The following represents an overview of the steps code repo

To summarise each step:

Create Partition

Each of my RK1 Modules has a dedicated 512GB NVME drive – This will be used for primary Kubernetes storage as well as container storage. The drive is presented as a raw block device and therefore needs partitioning before mounting.

Mount Partition

The created partition is mounted to /mnt/data and checked.

Create Symlinks

Three directories are primarily used by K3s/Containerd to store data. Symlinks are created so their contents effectively reside on the NVME drive. These are:

/run/k3s -> /mnt/data/k3s /var/lib/kubelet -> /mnt/data/k3s-kubelet /var/lib/rancher -> /mnt/data/k3s-rancher

Install K3s

To facilitate replacing both Kube-Proxy and the default CNI to Cilium’s equivalents, a number of flags are passed to the Server install script:

--flannel-backend=none
--disable-network-policy
--write-kubeconfig-mode 644
--disable servicelb
--token {{ k3s_token }}
--disable-cloud-controller
--disable local-storage
--disable-kube-proxy
--disable traefik

In addition, the GatewayAPI CRD’s are installed:

- name: Apply gateway API CRDs
  kubernetes.core.k8s:
    state: present
    src: https://github.com/kubernetes-sigs/gateway-api/releases/download/v1.1.0/experimental-install.yaml

Install Cilium

Cilium is is customised with the following options enabled:

BGP Control Plane
Hubble (Relay and UI)
GatewayAPI
BGP configuration to Peer with my Mikrotik router

Install Cert-Manager

Cert-Manager facilitates certificate generation for exposed services. In my environment, the API Gateway is annotated in a way that Cert-Manager will automatically generate a TLS Certificate for, using DNS challenges to Azure DNS.

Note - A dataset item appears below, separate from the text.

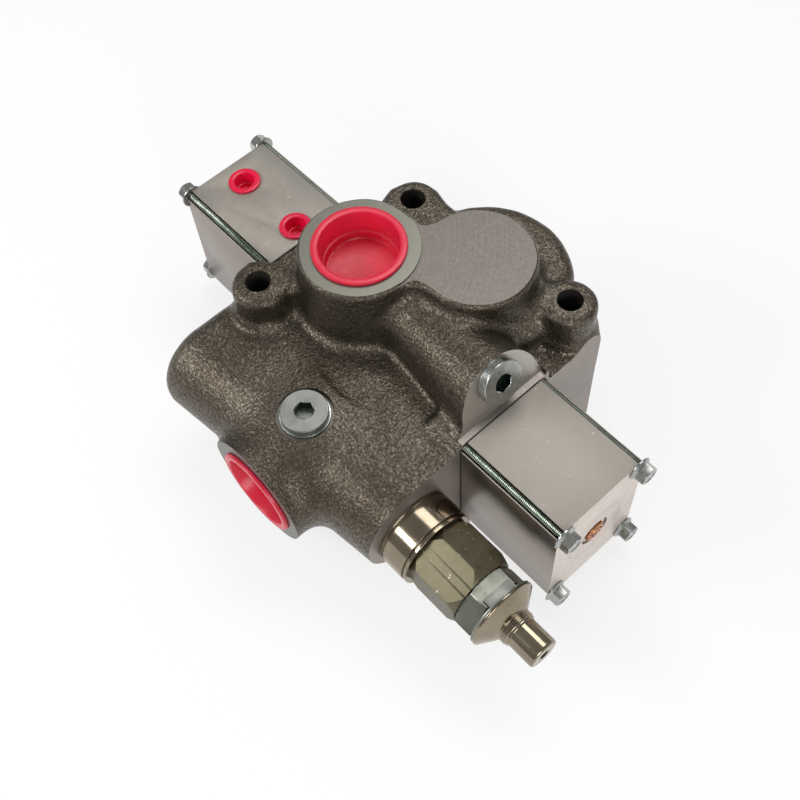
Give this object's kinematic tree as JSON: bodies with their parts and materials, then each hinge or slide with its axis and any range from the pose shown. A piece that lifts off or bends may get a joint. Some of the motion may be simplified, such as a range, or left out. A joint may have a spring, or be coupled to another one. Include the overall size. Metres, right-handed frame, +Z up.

This also includes the required clusterIssuer resource that provides configuration and authentication details

Expose Hubble-UI

A gateway and httproute resource is created to expose the Hubble UI:

Mikrotik BGP Peering Check

Using Winbox, the BGP peering and route propagation can be checked:

In my instance, 10.200.200.1 resolves to my API Gateway IP, with each node advertising this address.